What this task involves
Repeat the entire listing exactly.

Supplied information
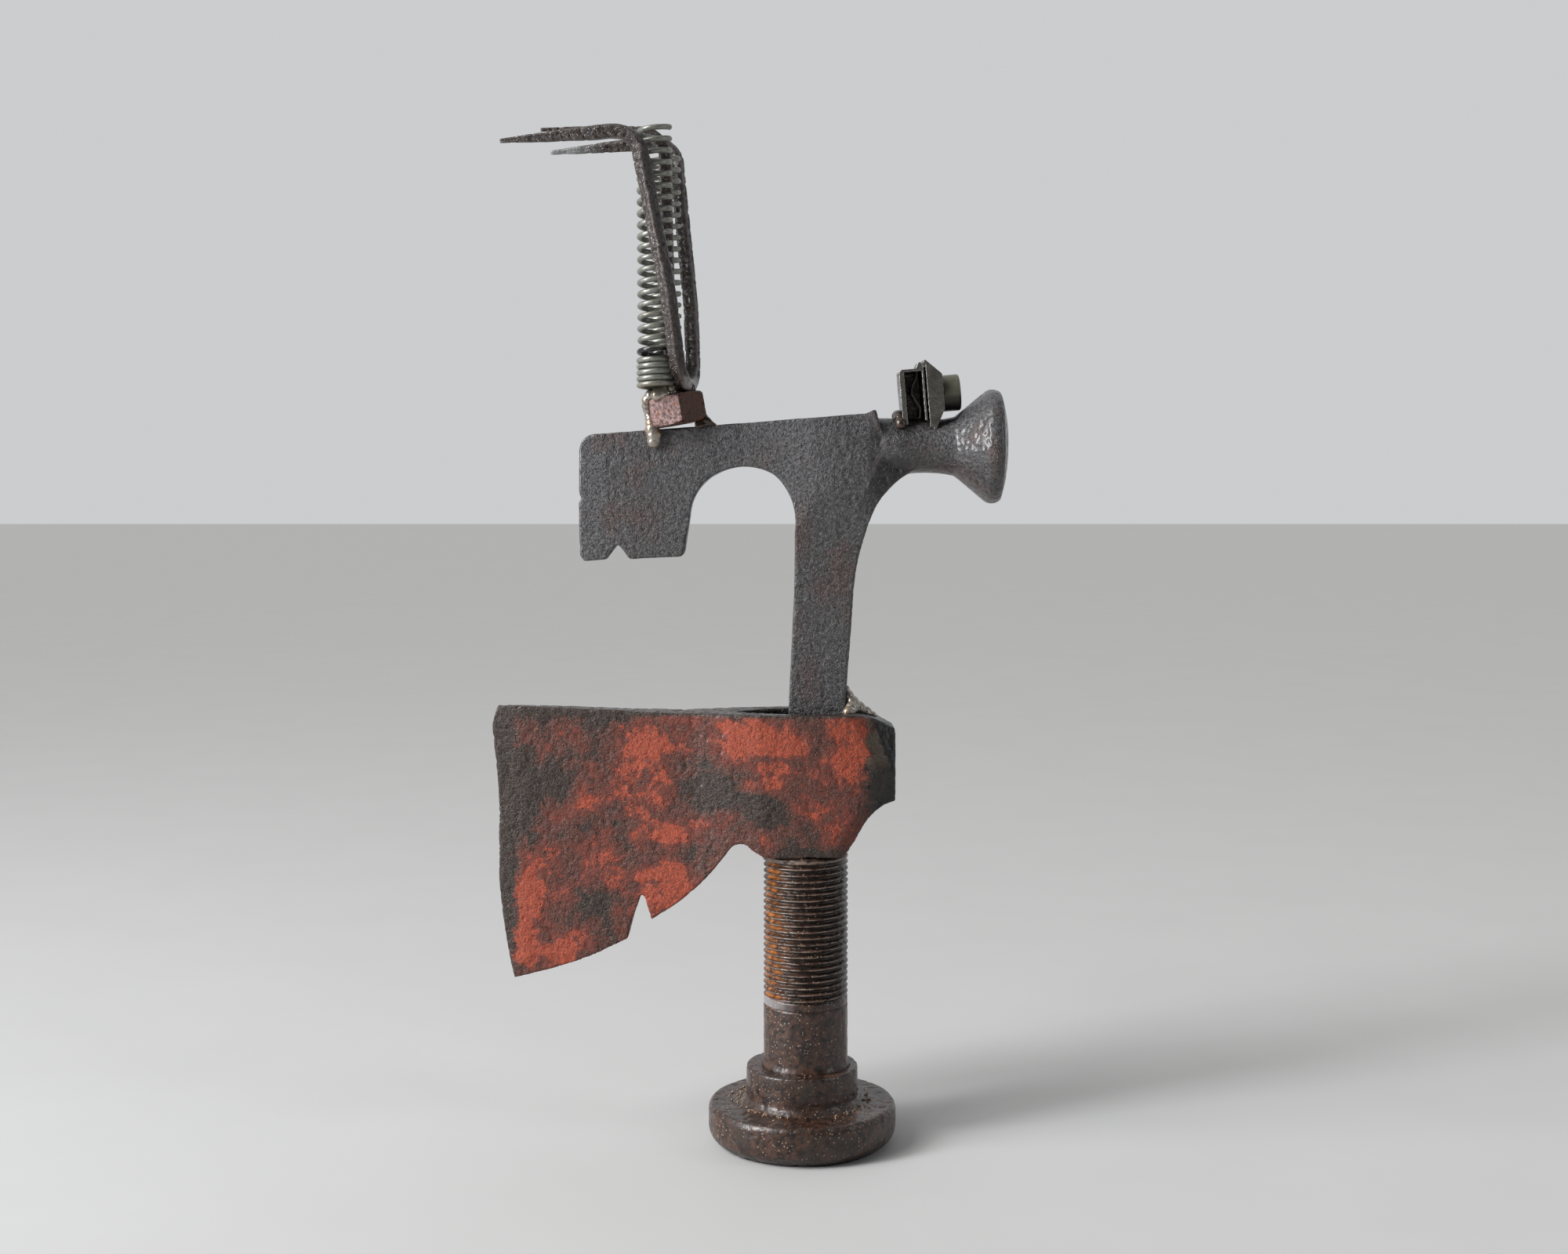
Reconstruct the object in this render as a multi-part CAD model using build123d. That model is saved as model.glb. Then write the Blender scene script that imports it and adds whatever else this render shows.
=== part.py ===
"""A standing sculpture welded from old tools: a flanged foot and threaded stud carry half of a
hatchet, a drywall hammer stands in the hatchet's eye, and a nut, a bent cultivator claw, two
stretched coil springs and a clip nut are welded on top. Millimetres, +Z up, +X towards the
hammer's striking face, origin at the centre of the foot's underside."""

from build123d import *
import math
import os

# ---- foot and stud -------------------------------------------------------------------------
FOOT_R = 32.0              # widest radius of the foot's flange
FOOT_SOLE_R = 26.5         # flat that rests on the table
FOOT_TOP_R = 30.6
FOOT_HEIGHT = 14.0
COLLAR_R = 19.0
COLLAR_RING_R = 19.9       # low ring round the collar's root
COLLAR_RING_TOP = 15.2
COLLAR_TOP = 26.5
STUD_X = 1.2               # the stud stands this far off the foot's centre
STUD_R = 14.3              # 1 1/8 inch thread
STUD_BOTTOM = 12.0
STUD_TOP = 99.6
STUD_STEP_R = 14.9         # thin step where the stud leaves the collar
STUD_STEP_TOP = 27.6
BAND_BOTTOM = 47.5         # bright band below the thread
BAND_TOP = 50.7
BAND_R = 14.1
THREAD_PITCH = 2.117       # 12 turns to the inch
THREAD_DEPTH = 1.25
HALF_CREST = 0.17          # half width of the flat on a thread's crest

# ---- hatchet -------------------------------------------------------------------------------
HATCHET_TOP = 147.2
HATCHET_HALF_EYE = 14.0    # half thickness at the eye
EYE_FRONT_X = -22.5        # sharp end of the handle eye
EYE_BACK_X = 16.8
EYE_HALF_WIDTH = 9.2
POLL_X = 31.0

# ---- hammer --------------------------------------------------------------------------------
HAMMER_AXIS_Z = 235.8      # axis of the neck and of the round striking face
NECK_R = 8.8
FACE_R = 18.9
FACE_X = 68.2
TANG_BOTTOM = 104.0
TANG_LEFT_X = -4.8
TANG_RIGHT_X = 14.0

# ---- nut, claw and springs -----------------------------------------------------------------
NUT_CENTRE = (-41.9, 0.0, 248.0)
NUT_FLATS = 18.0
NUT_HEIGHT = 10.0
NUT_BORE_R = 5.1
NUT_TILT = -10.0           # degrees about Y, raising the side towards +X
NUT_TURN = 10.0            # degrees about its own axis
ROD_R = 2.2                # claw rod
TIP_R = 0.6
U_BEND_R = 12.0
U_BEND_BOTTOM = 256.3
# Corner points of the three tines, from foot to tip.
FRONT_CORNER = (-40.2, -13.4, U_BEND_BOTTOM)
FRONT_KNEE = (-43.4, -16.8, 284.0)
FRONT_BEND = (-53.6, -17.4, 336.8)
FRONT_TIP = (-97.0, -17.5, 333.0)
REAR_CORNER = (-36.6, 13.4, U_BEND_BOTTOM)
REAR_KNEE = (-37.8, 15.4, 284.0)
REAR_BEND = (-43.2, 16.9, 338.9)
REAR_TIP = (-84.8, 16.9, 334.9)
MIDDLE_FOOT = (-43.4, 0.0, 246.5)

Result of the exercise
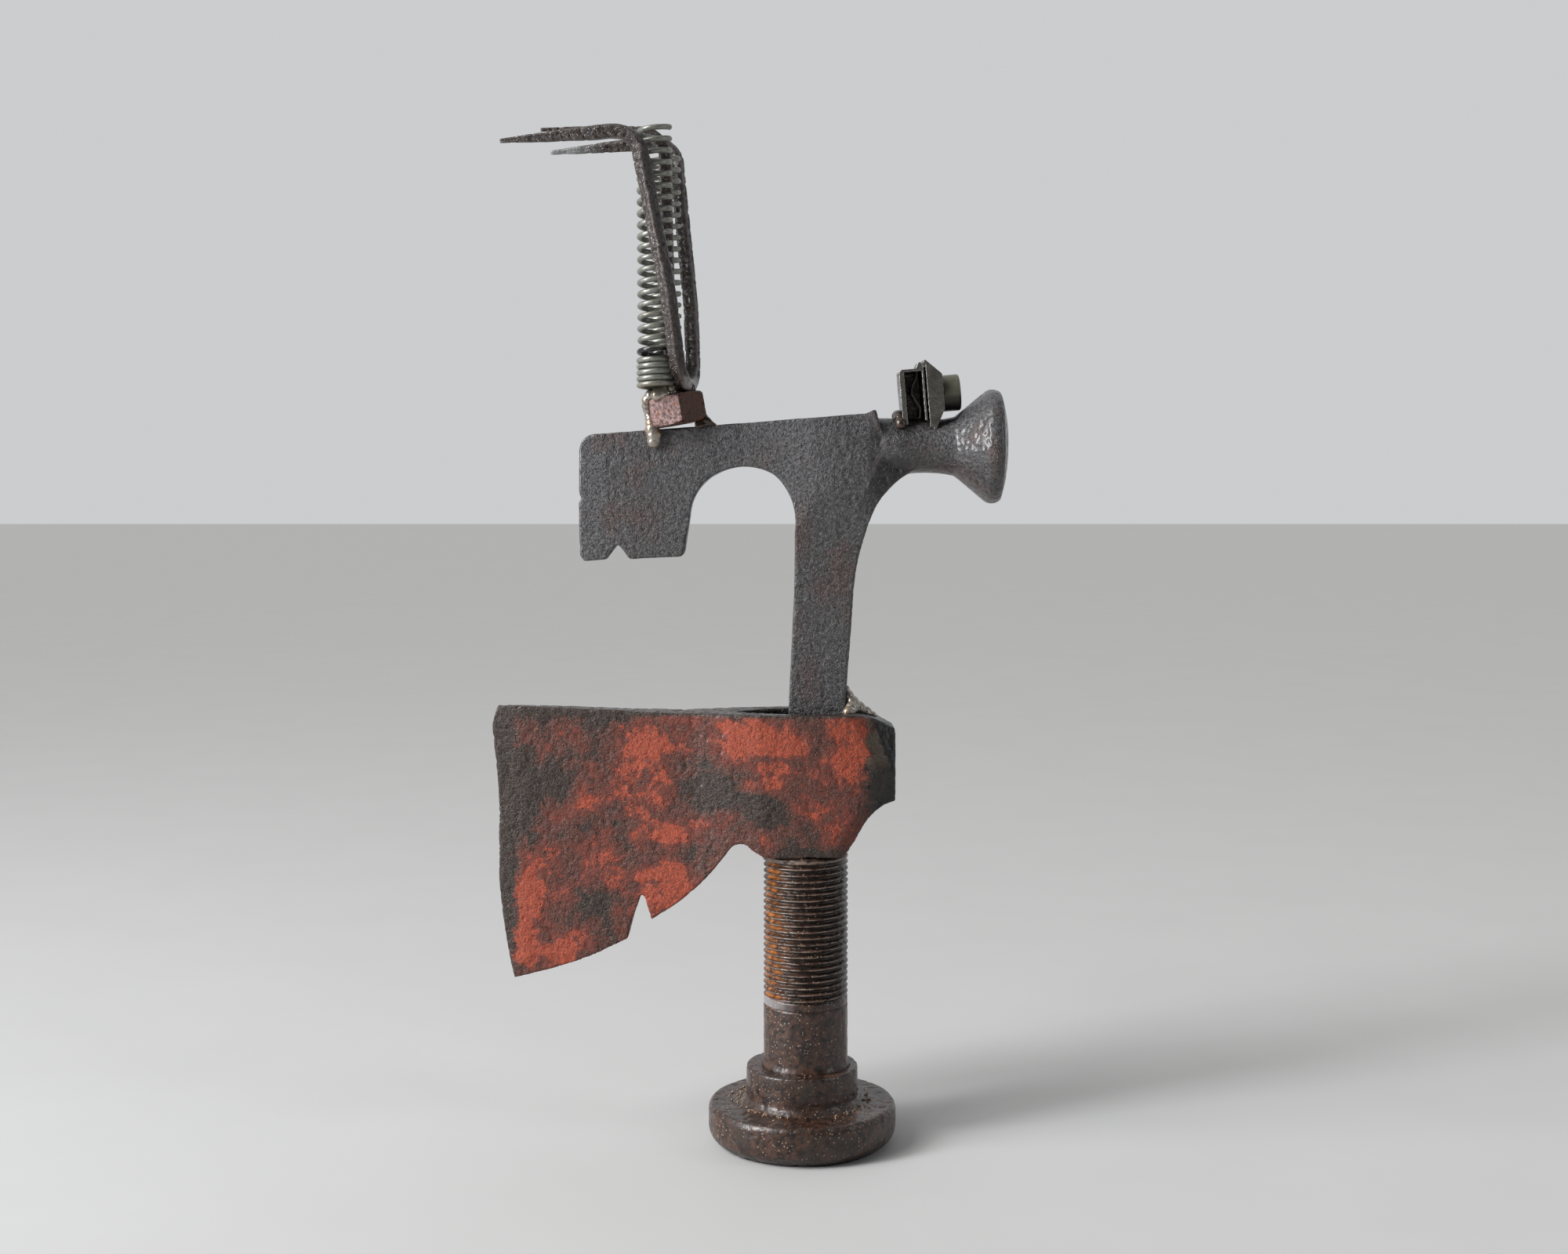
Reconstruct the object in this render as a multi-part CAD model using build123d. That model is saved as model.glb. Then write the Blender scene script that imports it and adds whatever else this render shows.
=== part.py ===
"""A standing sculpture welded from old tools: a flanged foot and threaded stud carry half of a
hatchet, a drywall hammer stands in the hatchet's eye, and a nut, a bent cultivator claw, two
stretched coil springs and a clip nut are welded on top. Millimetres, +Z up, +X towards the
hammer's striking face, origin at the centre of the foot's underside."""

from build123d import *
import math
import os

# ---- foot and stud -------------------------------------------------------------------------
FOOT_R = 32.0              # widest radius of the foot's flange
FOOT_SOLE_R = 26.5         # flat that rests on the table
FOOT_TOP_R = 30.6
FOOT_HEIGHT = 14.0
COLLAR_R = 19.0
COLLAR_RING_R = 19.9       # low ring round the collar's root
COLLAR_RING_TOP = 15.2
COLLAR_TOP = 26.5
STUD_X = 1.2               # the stud stands this far off the foot's centre
STUD_R = 14.3              # 1 1/8 inch thread
STUD_BOTTOM = 12.0
STUD_TOP = 99.6
STUD_STEP_R = 14.9         # thin step where the stud leaves the collar
STUD_STEP_TOP = 27.6
BAND_BOTTOM = 47.5         # bright band below the thread
BAND_TOP = 50.7
BAND_R = 14.1
THREAD_PITCH = 2.117       # 12 turns to the inch
THREAD_DEPTH = 1.25
HALF_CREST = 0.17          # half width of the flat on a thread's crest

# ---- hatchet -------------------------------------------------------------------------------
HATCHET_TOP = 147.2
HATCHET_HALF_EYE = 14.0    # half thickness at the eye
EYE_FRONT_X = -22.5        # sharp end of the handle eye
EYE_BACK_X = 16.8
EYE_HALF_WIDTH = 9.2
POLL_X = 31.0

# ---- hammer --------------------------------------------------------------------------------
HAMMER_AXIS_Z = 235.8      # axis of the neck and of the round striking face
NECK_R = 8.8
FACE_R = 18.9
FACE_X = 68.2
TANG_BOTTOM = 104.0
TANG_LEFT_X = -4.8
TANG_RIGHT_X = 14.0

# ---- nut, claw and springs -----------------------------------------------------------------
NUT_CENTRE = (-41.9, 0.0, 248.0)
NUT_FLATS = 18.0
NUT_HEIGHT = 10.0
NUT_BORE_R = 5.1
NUT_TILT = -10.0           # degrees about Y, raising the side towards +X
NUT_TURN = 10.0            # degrees about its own axis
ROD_R = 2.2                # claw rod
TIP_R = 0.6
U_BEND_R = 12.0
U_BEND_BOTTOM = 256.3
# Corner points of the three tines, from foot to tip.
FRONT_CORNER = (-40.2, -13.4, U_BEND_BOTTOM)
FRONT_KNEE = (-43.4, -16.8, 284.0)
FRONT_BEND = (-53.6, -17.4, 336.8)
FRONT_TIP = (-97.0, -17.5, 333.0)
REAR_CORNER = (-36.6, 13.4, U_BEND_BOTTOM)
REAR_KNEE = (-37.8, 15.4, 284.0)
REAR_BEND = (-43.2, 16.9, 338.9)
REAR_TIP = (-84.8, 16.9, 334.9)
MIDDLE_FOOT = (-43.4, 0.0, 246.5)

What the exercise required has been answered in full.